## What needs to be done
Write out the material below exactly, beginning at the line that contains "node = cad_parts[name]" and ending with its last line, both ends included; write nothing else.
# Start of Dataset content
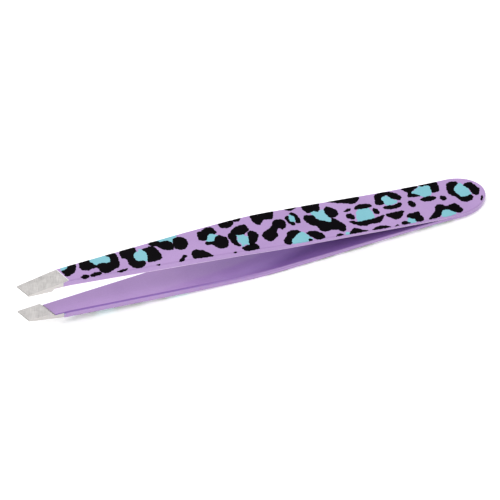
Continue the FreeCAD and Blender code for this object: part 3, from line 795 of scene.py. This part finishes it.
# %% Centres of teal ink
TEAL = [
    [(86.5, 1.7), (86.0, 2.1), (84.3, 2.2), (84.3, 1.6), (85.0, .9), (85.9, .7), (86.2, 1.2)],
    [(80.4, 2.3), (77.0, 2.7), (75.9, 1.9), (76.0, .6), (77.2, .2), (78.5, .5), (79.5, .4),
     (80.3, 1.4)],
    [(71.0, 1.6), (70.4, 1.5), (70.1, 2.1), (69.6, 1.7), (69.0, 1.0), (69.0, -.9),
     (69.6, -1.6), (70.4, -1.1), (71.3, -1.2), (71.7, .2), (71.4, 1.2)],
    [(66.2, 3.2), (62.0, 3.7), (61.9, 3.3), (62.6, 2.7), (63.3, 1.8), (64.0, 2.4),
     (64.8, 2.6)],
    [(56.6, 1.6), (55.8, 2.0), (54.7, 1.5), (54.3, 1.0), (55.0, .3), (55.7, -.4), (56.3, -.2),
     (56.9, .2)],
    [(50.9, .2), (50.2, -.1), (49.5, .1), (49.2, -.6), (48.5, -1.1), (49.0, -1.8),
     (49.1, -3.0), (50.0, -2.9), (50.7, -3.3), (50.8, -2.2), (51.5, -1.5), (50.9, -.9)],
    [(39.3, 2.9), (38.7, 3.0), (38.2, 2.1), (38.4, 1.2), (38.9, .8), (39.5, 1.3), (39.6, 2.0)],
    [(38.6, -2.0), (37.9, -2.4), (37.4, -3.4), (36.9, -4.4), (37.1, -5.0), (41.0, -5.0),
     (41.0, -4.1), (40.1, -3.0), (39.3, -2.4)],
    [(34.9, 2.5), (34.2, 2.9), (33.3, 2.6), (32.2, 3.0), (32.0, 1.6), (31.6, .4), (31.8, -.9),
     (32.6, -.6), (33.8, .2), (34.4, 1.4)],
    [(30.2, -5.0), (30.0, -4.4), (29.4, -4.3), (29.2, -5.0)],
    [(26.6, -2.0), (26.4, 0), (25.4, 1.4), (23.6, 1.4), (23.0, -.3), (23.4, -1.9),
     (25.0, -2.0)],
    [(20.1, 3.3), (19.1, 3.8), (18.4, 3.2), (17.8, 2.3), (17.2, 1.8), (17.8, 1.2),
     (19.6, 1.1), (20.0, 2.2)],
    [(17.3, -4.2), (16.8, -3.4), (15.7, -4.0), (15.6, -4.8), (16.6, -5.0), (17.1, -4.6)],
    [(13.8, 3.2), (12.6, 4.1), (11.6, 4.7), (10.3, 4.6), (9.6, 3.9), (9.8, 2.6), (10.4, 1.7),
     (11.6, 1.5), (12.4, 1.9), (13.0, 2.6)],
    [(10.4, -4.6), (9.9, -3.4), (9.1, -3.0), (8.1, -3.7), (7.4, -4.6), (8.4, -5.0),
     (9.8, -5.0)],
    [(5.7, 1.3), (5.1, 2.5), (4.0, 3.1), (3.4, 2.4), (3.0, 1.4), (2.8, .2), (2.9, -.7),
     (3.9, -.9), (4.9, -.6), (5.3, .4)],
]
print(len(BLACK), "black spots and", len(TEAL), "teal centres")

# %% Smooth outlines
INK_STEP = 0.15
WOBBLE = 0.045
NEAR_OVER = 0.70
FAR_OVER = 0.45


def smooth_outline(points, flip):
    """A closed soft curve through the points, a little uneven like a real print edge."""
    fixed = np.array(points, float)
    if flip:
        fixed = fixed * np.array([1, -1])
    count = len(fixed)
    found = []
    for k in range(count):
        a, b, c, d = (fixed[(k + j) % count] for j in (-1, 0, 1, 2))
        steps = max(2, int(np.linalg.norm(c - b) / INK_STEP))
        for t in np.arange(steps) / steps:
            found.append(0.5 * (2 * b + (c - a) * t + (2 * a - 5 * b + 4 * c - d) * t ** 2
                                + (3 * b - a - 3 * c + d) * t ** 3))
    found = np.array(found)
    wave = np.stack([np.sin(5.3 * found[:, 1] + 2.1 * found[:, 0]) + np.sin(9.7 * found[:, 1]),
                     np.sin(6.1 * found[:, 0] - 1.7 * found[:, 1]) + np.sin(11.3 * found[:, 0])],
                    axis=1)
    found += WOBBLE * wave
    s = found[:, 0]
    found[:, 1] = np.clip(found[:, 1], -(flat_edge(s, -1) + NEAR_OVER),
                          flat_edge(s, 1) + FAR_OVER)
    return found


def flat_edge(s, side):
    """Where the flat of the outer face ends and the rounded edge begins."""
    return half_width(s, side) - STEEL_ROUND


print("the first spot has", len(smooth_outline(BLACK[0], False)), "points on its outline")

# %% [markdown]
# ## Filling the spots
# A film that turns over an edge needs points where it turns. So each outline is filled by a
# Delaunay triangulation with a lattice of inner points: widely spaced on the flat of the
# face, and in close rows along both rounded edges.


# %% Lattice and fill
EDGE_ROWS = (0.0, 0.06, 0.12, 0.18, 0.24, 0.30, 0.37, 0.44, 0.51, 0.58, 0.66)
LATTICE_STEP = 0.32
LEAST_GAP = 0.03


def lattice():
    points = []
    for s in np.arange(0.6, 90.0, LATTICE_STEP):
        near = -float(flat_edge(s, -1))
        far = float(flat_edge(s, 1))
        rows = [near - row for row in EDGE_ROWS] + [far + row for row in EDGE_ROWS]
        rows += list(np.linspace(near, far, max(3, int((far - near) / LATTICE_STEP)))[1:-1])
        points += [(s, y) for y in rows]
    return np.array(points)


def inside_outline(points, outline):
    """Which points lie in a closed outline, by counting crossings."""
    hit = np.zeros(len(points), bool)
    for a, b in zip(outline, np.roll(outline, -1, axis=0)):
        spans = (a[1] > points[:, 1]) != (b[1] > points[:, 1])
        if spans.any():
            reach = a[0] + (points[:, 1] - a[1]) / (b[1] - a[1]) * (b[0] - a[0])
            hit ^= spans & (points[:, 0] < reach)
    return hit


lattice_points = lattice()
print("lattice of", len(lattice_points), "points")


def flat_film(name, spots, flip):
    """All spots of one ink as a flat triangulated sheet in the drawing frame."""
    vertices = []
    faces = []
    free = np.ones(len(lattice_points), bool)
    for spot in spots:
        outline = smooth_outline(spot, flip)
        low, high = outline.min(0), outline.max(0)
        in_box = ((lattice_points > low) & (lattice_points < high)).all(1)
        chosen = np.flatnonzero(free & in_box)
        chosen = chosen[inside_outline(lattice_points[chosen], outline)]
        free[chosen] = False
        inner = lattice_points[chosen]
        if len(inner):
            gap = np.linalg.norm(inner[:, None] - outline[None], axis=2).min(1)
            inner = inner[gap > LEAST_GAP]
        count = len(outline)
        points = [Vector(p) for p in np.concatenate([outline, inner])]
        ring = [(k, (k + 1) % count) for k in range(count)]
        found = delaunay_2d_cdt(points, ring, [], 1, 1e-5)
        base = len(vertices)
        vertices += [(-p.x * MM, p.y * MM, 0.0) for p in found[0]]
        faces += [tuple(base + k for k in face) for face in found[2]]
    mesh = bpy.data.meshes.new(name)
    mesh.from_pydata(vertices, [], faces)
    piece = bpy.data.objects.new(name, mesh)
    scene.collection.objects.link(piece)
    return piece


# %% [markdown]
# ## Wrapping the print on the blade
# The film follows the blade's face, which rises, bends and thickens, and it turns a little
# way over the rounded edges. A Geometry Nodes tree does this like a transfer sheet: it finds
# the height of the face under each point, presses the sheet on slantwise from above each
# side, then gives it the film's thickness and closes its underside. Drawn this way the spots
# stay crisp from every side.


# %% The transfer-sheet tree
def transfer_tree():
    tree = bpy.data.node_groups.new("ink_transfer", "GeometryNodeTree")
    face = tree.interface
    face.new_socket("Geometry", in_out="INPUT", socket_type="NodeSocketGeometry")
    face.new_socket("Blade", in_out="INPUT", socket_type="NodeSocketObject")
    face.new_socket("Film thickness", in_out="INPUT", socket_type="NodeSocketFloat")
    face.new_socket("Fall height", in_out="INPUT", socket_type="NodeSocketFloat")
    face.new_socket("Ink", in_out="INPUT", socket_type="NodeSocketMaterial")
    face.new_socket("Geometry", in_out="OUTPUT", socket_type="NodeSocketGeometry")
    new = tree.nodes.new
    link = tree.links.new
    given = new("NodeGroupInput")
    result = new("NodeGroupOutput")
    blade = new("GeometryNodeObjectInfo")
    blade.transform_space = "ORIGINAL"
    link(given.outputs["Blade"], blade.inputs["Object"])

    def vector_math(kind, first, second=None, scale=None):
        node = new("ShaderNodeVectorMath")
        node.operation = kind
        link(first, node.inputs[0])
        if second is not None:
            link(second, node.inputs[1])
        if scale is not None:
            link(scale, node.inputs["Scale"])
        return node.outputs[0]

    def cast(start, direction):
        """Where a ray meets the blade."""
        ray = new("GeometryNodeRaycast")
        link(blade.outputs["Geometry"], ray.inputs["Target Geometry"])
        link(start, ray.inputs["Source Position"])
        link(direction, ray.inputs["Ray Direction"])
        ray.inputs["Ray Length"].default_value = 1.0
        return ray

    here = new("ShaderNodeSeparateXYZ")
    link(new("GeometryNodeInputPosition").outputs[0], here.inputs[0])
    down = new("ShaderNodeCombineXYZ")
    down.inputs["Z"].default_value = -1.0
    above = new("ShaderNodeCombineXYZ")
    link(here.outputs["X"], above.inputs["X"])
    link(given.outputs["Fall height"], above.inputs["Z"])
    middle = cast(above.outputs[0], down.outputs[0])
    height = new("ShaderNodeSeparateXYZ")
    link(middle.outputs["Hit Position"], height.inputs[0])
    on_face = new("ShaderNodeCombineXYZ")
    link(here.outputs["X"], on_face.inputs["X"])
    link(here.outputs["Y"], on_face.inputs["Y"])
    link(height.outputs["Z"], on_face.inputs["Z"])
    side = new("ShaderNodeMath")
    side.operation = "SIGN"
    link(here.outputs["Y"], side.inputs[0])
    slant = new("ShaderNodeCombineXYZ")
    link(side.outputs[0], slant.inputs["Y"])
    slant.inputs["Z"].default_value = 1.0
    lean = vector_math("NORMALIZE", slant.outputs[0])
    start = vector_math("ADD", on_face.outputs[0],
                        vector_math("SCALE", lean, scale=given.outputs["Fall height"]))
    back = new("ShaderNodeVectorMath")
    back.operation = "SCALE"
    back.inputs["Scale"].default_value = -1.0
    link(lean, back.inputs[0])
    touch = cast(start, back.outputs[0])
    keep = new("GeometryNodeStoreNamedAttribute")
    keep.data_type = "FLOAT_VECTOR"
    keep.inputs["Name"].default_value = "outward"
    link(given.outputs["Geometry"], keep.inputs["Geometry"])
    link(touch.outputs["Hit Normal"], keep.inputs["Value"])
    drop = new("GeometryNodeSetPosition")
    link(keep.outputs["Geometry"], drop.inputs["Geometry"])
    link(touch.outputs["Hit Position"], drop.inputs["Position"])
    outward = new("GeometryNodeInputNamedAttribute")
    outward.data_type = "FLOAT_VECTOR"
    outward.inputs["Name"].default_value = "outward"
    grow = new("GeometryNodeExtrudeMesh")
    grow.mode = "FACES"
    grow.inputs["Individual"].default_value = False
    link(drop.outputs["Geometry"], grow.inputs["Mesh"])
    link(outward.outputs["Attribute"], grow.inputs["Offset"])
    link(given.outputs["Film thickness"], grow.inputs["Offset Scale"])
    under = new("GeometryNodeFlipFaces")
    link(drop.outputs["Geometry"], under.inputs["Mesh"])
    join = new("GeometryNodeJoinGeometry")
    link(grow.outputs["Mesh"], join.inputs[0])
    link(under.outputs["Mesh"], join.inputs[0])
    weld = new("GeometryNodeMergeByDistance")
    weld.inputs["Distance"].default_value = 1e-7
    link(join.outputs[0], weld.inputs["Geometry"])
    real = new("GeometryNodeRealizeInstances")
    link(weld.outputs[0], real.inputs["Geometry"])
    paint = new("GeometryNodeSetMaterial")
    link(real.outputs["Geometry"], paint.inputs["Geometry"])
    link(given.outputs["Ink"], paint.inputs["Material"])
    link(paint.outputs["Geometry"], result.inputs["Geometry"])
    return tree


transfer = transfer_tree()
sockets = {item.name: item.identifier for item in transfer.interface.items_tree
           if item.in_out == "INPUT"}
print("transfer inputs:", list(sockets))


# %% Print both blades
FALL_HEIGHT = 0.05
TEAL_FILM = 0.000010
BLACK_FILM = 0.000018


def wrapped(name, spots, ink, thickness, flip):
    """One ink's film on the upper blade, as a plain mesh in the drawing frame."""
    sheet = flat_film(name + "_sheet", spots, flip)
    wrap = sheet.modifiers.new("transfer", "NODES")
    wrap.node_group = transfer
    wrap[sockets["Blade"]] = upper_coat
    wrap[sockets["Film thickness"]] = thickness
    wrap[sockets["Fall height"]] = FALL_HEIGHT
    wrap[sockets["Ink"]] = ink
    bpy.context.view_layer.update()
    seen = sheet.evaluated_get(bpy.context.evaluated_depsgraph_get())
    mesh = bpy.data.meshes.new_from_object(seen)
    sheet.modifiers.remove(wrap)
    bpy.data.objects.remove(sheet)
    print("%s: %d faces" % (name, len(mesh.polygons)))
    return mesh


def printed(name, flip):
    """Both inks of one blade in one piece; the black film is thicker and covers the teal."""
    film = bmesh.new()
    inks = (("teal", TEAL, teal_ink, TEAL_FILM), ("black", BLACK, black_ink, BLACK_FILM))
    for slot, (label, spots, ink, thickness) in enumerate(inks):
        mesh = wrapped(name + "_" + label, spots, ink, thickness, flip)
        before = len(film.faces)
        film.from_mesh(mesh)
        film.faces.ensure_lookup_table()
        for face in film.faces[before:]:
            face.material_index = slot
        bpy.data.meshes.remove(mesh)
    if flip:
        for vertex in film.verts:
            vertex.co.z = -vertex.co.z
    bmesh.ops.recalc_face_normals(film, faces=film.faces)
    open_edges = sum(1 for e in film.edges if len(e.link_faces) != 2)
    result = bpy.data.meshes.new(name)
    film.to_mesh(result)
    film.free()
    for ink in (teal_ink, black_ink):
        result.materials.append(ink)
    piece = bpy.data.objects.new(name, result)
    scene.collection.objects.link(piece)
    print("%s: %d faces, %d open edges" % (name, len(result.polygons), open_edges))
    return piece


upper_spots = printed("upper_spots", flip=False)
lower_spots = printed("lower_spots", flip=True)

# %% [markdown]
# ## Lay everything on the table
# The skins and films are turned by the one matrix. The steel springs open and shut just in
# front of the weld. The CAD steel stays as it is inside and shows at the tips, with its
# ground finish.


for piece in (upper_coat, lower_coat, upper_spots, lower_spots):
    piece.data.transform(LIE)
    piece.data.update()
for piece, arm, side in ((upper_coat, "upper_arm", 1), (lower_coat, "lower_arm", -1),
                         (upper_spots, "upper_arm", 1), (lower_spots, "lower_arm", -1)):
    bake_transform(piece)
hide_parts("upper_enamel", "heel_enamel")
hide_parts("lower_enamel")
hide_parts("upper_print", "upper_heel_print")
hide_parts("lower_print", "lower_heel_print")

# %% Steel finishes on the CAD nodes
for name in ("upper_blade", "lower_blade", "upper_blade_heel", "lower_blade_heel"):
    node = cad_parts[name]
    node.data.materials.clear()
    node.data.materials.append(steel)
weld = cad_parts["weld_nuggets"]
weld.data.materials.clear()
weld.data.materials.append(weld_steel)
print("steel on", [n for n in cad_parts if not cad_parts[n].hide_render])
# End of Dataset content
## Task answer
    node = cad_parts[name]
    node.data.materials.clear()
    node.data.materials.append(steel)
weld = cad_parts["weld_nuggets"]
weld.data.materials.clear()
weld.data.materials.append(weld_steel)
print("steel on", [n for n in cad_parts if not cad_parts[n].hide_render])